* **RAW DATA**
** Start **

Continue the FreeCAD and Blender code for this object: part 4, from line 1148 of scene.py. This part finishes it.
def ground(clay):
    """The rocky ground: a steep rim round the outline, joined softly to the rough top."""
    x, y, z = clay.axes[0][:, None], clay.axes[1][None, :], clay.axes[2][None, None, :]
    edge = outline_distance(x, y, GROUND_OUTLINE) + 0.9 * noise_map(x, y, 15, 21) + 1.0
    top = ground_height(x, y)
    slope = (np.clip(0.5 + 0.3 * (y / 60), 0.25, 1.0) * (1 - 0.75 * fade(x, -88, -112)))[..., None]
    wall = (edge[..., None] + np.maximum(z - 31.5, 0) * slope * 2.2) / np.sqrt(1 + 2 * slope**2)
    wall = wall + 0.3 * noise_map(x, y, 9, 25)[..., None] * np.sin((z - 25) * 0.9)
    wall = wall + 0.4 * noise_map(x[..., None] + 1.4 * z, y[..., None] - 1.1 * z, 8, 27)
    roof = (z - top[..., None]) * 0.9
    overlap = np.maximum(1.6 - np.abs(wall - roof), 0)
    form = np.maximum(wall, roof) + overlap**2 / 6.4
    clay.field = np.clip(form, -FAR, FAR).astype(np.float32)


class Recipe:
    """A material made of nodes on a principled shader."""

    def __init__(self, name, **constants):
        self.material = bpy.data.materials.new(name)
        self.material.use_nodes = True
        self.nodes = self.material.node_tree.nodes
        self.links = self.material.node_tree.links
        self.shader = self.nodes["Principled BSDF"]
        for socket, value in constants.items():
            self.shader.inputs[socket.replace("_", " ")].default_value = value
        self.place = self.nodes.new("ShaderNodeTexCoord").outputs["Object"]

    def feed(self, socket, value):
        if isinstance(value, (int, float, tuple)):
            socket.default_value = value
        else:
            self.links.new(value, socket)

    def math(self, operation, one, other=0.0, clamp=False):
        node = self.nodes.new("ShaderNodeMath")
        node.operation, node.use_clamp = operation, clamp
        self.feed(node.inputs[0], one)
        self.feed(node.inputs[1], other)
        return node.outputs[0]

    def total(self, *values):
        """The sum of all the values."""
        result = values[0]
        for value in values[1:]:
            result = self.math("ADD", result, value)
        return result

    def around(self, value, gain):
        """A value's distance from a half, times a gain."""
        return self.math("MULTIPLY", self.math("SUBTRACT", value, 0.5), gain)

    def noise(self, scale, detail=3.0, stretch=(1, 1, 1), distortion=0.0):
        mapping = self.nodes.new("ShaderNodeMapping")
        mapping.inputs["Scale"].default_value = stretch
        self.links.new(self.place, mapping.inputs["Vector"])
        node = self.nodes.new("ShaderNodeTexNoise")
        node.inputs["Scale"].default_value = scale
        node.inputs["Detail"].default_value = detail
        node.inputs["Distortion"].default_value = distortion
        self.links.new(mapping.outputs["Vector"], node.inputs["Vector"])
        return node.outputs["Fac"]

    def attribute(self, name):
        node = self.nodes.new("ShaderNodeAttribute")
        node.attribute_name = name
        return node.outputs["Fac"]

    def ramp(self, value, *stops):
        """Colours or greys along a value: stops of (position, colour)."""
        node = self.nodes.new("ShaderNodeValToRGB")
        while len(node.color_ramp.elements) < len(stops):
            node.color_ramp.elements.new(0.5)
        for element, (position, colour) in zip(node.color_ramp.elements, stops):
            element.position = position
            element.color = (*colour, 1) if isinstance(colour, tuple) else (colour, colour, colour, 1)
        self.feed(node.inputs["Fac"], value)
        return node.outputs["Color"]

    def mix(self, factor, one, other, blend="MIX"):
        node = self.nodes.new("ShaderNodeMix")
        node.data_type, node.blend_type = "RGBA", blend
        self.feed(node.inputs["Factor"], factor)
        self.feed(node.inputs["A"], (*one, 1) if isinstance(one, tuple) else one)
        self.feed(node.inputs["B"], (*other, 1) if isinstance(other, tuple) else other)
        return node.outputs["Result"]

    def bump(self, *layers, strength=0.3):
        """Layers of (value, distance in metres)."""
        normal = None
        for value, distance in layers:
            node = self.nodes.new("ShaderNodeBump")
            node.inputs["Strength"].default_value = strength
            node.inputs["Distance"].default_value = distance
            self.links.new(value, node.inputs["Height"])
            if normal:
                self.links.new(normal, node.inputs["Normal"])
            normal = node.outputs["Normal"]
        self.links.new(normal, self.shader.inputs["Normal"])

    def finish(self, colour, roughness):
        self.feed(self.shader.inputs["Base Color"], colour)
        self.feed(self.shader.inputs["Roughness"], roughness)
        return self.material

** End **

* **TASK OBJECTIVE**
Look through the data above. Each line containing the word "from" needs to be copied.

* **THE RESPONSE**
Continue the FreeCAD and Blender code for this object: part 4, from line 1148 of scene.py. This part finishes it.
        """A value's distance from a half, times a gain."""